Spotify’s likely approach illustrates several transferable lessons for AI-system builders:

  • Layered Defense Is Mandatory. Combine heuristics, deep learning, and policy logic rather than relying on a monolithic classifier.
  • Feedback Loops Sustain Accuracy. Spam evolves; models must continuously learn from reviewer outcomes.
  • Economic Design Complements Technical Design. Incentive-compatible policies reduce exploit attempts before algorithms even act.
  • Transparency Is a Data-Modeling Problem. Provenance and disclosure can be engineered through metadata schemas and validation rules.
  • Ethics Must Be Operationalized. Responsible-AI principles gain force only when encoded in production pipelines.

12. The Broader Implication for AI in Creative Platforms

Spotify’s effort underscores a shift in AI engineering priorities. Building generative models is no longer the frontier; maintaining ecosystem integrity against generative misuse now defines the next challenge.

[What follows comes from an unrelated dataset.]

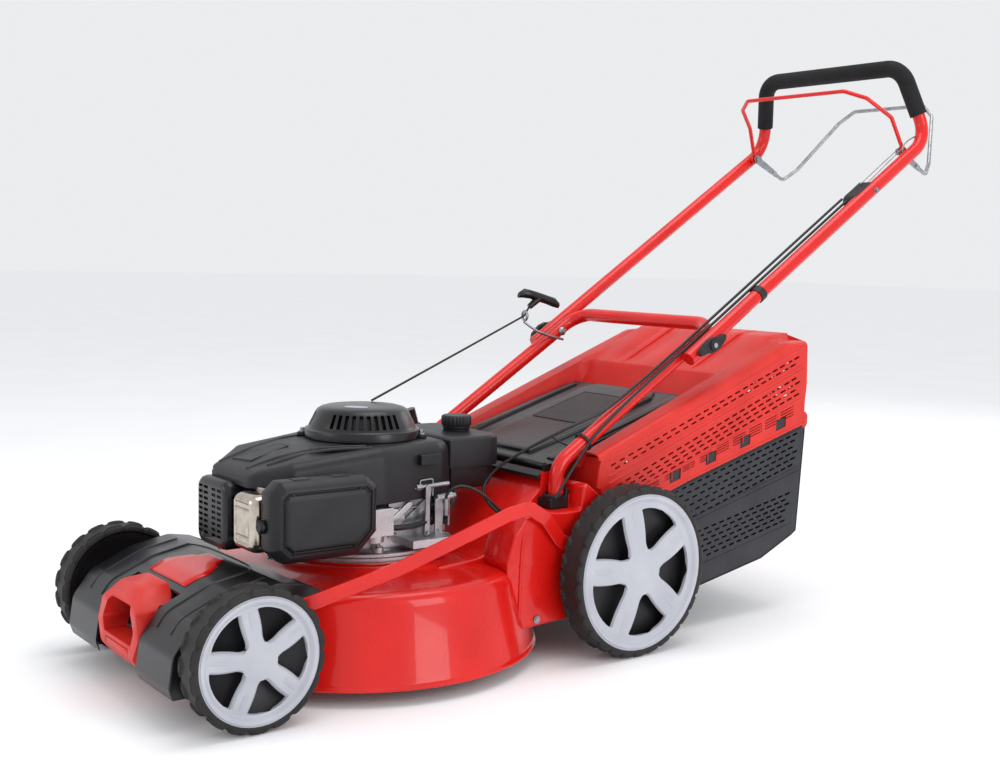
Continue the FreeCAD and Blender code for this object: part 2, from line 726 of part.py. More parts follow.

Music, video, and text platforms will all require AI-for-AI infrastructure capable of interpreting signals across modalities, understanding behavior graphs, and applying dynamic governance policies.

By embedding governance and detection into the technical fabric of its platform, Spotify demonstrates how modern AI engineering must evolve, from optimizing engagement to optimizing authenticity.

Conclusion

Spotify’s removal of 75 million AI-generated spam tracks illustrates what it means to operationalize ethical AI at scale. The likely architecture combines advanced signal processing, behavioral analytics, ensemble modeling, and human oversight into a cohesive defense framework.

For AI engineers, the case is a reminder that platform quality depends not only on the sophistication of generative tools but also on the rigor of the systems that regulate them. As generative AI expands across domains, the real innovation will lie in building self-defending ecosystems—where machine intelligence creates, evaluates, and governs with equal competence.